Aim of the task>
Within the data that follows, set down exactly the lines from the one containing "points = [vertex.co" through the one containing "hex_colour: six hex digits.", both ends included.

Data rows>

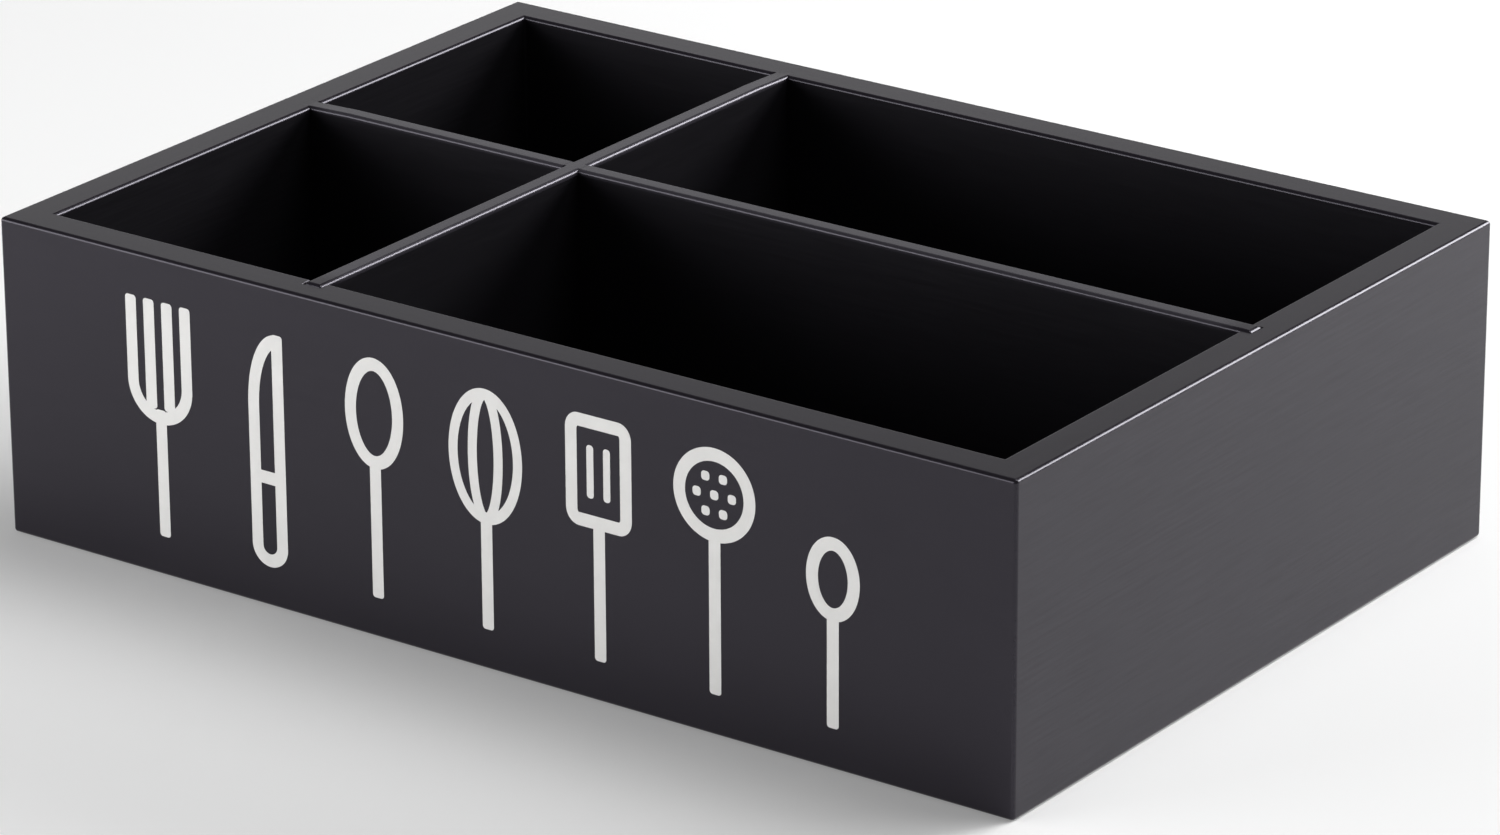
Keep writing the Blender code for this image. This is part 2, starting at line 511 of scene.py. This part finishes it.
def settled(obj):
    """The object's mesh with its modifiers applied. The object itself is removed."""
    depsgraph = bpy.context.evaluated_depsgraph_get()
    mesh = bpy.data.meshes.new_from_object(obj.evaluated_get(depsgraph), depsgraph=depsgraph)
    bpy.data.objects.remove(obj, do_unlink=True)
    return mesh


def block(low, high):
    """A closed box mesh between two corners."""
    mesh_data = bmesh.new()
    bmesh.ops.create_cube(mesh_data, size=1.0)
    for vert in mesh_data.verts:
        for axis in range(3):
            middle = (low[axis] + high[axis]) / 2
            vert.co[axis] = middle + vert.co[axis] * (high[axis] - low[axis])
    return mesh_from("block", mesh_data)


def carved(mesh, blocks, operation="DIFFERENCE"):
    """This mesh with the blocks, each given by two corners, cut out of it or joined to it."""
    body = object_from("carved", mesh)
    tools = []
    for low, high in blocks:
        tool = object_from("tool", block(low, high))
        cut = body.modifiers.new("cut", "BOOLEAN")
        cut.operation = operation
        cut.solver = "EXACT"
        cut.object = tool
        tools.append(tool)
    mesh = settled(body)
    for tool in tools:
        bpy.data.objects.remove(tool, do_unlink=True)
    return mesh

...

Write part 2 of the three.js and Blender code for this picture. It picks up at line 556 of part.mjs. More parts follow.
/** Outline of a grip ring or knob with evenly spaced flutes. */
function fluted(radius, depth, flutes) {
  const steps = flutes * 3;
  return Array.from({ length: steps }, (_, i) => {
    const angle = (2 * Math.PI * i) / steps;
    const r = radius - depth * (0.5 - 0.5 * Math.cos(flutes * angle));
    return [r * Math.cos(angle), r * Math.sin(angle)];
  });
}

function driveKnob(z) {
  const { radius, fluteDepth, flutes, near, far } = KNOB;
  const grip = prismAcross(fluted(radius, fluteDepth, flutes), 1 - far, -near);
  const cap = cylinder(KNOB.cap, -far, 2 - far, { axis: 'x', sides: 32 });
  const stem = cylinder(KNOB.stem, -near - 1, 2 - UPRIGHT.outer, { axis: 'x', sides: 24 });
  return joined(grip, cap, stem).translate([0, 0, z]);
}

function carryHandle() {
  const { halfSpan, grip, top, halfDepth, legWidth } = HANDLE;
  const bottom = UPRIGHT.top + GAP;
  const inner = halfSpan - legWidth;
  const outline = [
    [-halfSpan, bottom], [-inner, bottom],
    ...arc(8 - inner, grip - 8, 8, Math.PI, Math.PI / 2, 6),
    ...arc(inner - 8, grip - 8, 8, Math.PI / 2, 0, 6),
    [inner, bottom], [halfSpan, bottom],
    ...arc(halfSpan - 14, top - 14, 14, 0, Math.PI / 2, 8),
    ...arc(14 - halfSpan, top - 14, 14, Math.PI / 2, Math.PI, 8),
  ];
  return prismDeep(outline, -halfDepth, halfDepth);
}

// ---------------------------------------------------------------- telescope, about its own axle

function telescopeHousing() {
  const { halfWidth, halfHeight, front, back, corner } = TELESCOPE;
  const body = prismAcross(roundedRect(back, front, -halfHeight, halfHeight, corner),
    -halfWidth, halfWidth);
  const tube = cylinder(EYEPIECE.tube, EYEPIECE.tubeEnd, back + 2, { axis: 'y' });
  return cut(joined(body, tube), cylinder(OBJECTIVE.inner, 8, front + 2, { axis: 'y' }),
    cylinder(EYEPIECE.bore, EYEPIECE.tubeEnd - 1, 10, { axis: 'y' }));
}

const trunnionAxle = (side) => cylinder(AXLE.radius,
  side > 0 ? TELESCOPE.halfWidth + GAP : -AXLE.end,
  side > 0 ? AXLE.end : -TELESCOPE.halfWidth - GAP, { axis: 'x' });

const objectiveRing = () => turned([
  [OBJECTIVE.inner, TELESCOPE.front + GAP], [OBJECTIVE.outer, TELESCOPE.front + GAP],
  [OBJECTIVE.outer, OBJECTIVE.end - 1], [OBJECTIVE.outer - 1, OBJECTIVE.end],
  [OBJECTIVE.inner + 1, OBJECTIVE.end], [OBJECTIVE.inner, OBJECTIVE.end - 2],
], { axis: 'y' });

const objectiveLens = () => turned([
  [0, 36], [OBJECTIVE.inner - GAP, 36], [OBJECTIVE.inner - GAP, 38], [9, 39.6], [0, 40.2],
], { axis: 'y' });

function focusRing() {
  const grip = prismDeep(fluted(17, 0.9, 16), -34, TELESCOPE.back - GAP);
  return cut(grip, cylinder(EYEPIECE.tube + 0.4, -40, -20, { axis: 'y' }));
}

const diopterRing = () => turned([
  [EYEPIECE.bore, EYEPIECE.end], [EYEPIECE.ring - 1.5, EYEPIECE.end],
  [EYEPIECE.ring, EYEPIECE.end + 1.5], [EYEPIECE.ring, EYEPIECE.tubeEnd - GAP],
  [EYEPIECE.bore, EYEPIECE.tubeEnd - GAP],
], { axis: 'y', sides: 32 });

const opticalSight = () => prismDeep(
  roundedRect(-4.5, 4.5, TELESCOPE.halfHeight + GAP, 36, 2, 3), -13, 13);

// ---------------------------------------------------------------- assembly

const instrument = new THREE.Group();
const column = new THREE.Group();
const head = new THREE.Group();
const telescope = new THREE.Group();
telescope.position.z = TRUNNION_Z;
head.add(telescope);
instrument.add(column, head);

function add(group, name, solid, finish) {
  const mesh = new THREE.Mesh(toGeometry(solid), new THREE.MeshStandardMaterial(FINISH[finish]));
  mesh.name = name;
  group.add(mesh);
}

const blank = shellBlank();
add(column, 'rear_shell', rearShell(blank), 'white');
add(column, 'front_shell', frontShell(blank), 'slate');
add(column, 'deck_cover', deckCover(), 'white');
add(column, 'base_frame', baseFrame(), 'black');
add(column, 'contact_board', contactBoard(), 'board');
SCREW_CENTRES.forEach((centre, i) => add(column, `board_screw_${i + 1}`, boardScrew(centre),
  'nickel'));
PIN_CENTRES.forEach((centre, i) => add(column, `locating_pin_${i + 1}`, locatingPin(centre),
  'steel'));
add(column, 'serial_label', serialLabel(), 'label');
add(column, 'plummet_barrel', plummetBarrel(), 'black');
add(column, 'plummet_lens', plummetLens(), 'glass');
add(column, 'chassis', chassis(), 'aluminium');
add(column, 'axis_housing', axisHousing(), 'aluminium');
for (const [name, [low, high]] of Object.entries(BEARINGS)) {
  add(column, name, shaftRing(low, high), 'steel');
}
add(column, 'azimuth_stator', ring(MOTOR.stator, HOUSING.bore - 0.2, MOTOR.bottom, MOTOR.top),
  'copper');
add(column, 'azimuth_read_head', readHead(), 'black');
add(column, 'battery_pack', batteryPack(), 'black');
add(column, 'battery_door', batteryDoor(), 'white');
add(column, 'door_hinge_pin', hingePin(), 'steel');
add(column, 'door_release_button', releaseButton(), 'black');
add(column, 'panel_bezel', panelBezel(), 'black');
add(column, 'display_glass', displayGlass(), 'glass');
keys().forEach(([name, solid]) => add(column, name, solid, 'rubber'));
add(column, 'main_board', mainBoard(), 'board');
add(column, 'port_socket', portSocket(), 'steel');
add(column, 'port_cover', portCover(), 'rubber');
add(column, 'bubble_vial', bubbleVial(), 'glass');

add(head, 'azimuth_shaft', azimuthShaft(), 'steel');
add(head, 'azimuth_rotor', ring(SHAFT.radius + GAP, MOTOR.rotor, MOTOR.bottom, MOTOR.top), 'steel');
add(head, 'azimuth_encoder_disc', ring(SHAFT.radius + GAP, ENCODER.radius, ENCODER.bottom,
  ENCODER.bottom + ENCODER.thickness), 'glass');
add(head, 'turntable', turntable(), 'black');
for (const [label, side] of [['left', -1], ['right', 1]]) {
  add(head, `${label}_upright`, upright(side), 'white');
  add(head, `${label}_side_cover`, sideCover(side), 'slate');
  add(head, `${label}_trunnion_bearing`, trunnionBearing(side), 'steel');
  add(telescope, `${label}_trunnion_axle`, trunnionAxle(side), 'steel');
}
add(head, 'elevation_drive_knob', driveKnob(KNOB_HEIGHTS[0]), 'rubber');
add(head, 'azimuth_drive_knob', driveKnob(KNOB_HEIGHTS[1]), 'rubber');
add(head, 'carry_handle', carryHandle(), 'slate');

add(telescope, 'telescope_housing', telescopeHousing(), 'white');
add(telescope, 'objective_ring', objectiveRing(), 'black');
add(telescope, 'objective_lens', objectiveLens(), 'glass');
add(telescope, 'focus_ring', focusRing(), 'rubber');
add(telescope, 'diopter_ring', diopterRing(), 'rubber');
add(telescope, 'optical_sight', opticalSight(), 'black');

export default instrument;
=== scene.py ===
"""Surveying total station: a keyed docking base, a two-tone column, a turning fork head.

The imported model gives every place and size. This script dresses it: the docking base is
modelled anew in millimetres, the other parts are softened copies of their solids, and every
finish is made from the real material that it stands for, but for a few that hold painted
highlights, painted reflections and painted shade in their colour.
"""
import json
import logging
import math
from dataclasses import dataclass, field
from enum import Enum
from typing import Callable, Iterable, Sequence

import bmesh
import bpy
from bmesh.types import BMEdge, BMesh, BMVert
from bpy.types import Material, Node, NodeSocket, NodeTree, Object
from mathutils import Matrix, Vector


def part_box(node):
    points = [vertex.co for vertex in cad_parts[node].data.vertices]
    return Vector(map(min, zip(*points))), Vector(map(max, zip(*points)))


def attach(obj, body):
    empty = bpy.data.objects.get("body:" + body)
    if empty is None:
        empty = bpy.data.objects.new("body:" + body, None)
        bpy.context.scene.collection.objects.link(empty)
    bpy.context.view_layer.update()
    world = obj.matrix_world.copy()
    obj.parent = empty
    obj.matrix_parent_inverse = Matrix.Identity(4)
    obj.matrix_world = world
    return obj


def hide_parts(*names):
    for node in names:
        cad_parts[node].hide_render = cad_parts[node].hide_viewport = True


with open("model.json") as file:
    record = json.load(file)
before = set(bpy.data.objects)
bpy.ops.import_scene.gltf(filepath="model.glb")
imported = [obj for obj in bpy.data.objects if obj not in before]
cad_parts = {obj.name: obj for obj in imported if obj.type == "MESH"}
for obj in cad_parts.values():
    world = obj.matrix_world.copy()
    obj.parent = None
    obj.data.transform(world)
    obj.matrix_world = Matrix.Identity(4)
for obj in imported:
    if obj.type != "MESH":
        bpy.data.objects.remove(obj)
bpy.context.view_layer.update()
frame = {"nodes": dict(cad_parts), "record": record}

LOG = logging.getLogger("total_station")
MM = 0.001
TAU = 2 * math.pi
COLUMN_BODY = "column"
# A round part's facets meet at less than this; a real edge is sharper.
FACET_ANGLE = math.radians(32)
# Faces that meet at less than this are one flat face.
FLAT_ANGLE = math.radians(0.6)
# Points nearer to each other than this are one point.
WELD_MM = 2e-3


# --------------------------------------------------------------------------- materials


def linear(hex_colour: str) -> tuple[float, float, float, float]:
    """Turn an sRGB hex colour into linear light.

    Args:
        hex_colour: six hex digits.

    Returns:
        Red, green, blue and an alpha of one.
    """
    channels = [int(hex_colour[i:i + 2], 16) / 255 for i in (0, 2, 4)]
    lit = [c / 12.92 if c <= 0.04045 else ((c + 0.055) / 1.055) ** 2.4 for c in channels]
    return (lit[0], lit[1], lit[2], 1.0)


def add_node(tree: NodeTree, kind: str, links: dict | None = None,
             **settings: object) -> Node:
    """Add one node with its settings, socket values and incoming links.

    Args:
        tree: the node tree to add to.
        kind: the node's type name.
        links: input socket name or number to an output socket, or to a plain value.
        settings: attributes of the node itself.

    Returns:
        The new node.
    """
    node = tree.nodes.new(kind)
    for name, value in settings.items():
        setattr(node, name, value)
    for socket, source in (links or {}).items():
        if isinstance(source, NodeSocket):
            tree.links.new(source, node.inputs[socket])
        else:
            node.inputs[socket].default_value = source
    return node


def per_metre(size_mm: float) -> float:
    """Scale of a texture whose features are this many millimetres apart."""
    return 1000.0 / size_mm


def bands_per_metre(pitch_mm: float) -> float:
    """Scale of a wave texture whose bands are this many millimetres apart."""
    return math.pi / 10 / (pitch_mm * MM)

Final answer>
    points = [vertex.co for vertex in cad_parts[node].data.vertices]
    return Vector(map(min, zip(*points))), Vector(map(max, zip(*points)))


def attach(obj, body):
    empty = bpy.data.objects.get("body:" + body)
    if empty is None:
        empty = bpy.data.objects.new("body:" + body, None)
        bpy.context.scene.collection.objects.link(empty)
    bpy.context.view_layer.update()
    world = obj.matrix_world.copy()
    obj.parent = empty
    obj.matrix_parent_inverse = Matrix.Identity(4)
    obj.matrix_world = world
    return obj


def hide_parts(*names):
    for node in names:
        cad_parts[node].hide_render = cad_parts[node].hide_viewport = True


with open("model.json") as file:
    record = json.load(file)
before = set(bpy.data.objects)
bpy.ops.import_scene.gltf(filepath="model.glb")
imported = [obj for obj in bpy.data.objects if obj not in before]
cad_parts = {obj.name: obj for obj in imported if obj.type == "MESH"}
for obj in cad_parts.values():
    world = obj.matrix_world.copy()
    obj.parent = None
    obj.data.transform(world)
    obj.matrix_world = Matrix.Identity(4)
for obj in imported:
    if obj.type != "MESH":
        bpy.data.objects.remove(obj)
bpy.context.view_layer.update()
frame = {"nodes": dict(cad_parts), "record": record}

LOG = logging.getLogger("total_station")
MM = 0.001
TAU = 2 * math.pi
COLUMN_BODY = "column"
# A round part's facets meet at less than this; a real edge is sharper.
FACET_ANGLE = math.radians(32)
# Faces that meet at less than this are one flat face.
FLAT_ANGLE = math.radians(0.6)
# Points nearer to each other than this are one point.
WELD_MM = 2e-3


# --------------------------------------------------------------------------- materials


def linear(hex_colour: str) -> tuple[float, float, float, float]:
    """Turn an sRGB hex colour into linear light.

    Args:
        hex_colour: six hex digits.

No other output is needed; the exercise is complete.